-- Begin Entries supplied --

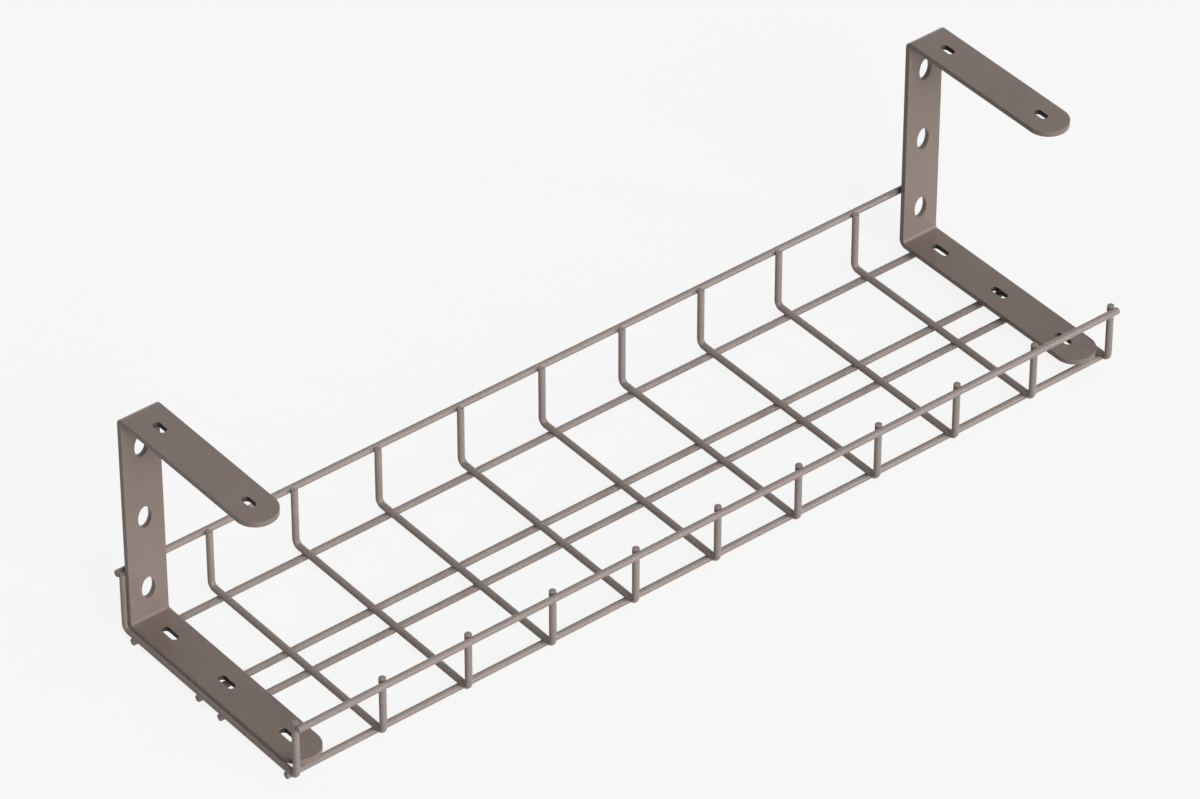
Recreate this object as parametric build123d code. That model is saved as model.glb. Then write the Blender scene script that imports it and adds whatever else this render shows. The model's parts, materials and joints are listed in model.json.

-- End Entries supplied --
-- Begin Entries supplied --

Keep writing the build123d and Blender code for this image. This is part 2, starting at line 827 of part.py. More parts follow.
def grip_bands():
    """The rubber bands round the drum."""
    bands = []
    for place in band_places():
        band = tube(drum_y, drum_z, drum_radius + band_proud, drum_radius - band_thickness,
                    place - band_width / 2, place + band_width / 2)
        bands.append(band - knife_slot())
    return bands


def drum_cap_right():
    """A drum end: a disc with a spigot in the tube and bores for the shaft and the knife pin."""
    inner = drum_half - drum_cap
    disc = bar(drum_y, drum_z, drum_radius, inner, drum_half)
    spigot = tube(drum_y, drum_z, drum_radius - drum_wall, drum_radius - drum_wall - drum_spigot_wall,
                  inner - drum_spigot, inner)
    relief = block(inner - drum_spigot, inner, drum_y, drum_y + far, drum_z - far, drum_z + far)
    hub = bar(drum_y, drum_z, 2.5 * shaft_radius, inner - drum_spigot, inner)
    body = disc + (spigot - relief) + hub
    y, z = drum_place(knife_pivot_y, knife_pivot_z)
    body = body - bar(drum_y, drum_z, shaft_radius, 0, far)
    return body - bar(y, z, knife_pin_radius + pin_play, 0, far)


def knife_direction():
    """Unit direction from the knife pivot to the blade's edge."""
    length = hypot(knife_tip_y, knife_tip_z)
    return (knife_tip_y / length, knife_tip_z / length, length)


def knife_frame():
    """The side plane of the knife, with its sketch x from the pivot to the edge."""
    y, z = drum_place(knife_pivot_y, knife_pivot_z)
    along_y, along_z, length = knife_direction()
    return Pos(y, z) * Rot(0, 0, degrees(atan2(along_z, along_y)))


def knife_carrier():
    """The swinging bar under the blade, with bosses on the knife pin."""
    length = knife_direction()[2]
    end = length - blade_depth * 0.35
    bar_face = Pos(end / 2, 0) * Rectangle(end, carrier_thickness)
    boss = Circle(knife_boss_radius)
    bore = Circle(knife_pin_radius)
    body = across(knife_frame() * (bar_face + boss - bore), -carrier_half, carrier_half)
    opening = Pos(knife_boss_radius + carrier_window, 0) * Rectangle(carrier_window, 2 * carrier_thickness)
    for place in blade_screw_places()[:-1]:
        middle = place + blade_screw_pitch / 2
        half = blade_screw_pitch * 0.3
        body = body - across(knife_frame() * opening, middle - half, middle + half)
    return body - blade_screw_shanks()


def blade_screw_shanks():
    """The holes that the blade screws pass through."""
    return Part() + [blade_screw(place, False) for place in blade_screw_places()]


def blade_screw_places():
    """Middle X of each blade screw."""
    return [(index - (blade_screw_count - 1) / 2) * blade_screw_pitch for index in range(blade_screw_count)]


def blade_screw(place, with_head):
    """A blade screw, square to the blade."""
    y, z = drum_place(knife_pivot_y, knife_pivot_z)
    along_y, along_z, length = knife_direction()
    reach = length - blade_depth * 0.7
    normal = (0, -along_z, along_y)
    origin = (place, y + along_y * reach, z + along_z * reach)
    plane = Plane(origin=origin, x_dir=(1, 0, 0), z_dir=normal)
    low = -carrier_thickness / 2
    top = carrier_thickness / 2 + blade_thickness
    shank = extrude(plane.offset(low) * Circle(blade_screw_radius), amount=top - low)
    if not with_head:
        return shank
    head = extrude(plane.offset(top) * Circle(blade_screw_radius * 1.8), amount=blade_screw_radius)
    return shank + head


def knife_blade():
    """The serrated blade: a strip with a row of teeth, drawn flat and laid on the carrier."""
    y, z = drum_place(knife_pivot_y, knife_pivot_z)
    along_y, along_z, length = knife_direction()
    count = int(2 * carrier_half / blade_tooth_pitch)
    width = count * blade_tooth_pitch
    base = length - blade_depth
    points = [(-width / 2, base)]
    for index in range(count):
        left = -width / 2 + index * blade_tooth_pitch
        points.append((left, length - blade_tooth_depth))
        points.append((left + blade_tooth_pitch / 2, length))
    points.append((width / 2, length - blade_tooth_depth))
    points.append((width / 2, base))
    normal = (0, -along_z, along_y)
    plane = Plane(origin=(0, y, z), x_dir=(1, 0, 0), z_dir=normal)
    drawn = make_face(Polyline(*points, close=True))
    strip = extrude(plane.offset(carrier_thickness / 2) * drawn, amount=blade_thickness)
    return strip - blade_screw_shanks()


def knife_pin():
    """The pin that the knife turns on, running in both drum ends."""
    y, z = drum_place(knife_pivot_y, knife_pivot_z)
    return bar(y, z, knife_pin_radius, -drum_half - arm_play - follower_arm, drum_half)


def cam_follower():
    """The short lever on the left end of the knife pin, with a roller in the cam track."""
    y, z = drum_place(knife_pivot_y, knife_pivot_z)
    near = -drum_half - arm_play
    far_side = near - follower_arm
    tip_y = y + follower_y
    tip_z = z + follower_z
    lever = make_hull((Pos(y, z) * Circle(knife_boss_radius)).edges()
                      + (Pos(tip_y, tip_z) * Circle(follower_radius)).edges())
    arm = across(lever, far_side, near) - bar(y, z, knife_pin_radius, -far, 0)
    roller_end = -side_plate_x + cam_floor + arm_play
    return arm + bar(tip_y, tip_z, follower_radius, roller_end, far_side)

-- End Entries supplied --

*Your objective:* Find the lines holding "parts" and list every one.

*Final answer:*
Recreate this object as parametric build123d code. That model is saved as model.glb. Then write the Blender scene script that imports it and adds whatever else this render shows. The model's parts, materials and joints are listed in model.json.
Keep writing the build123d and Blender code for this image. This is part 2, starting at line 827 of part.py. More parts follow.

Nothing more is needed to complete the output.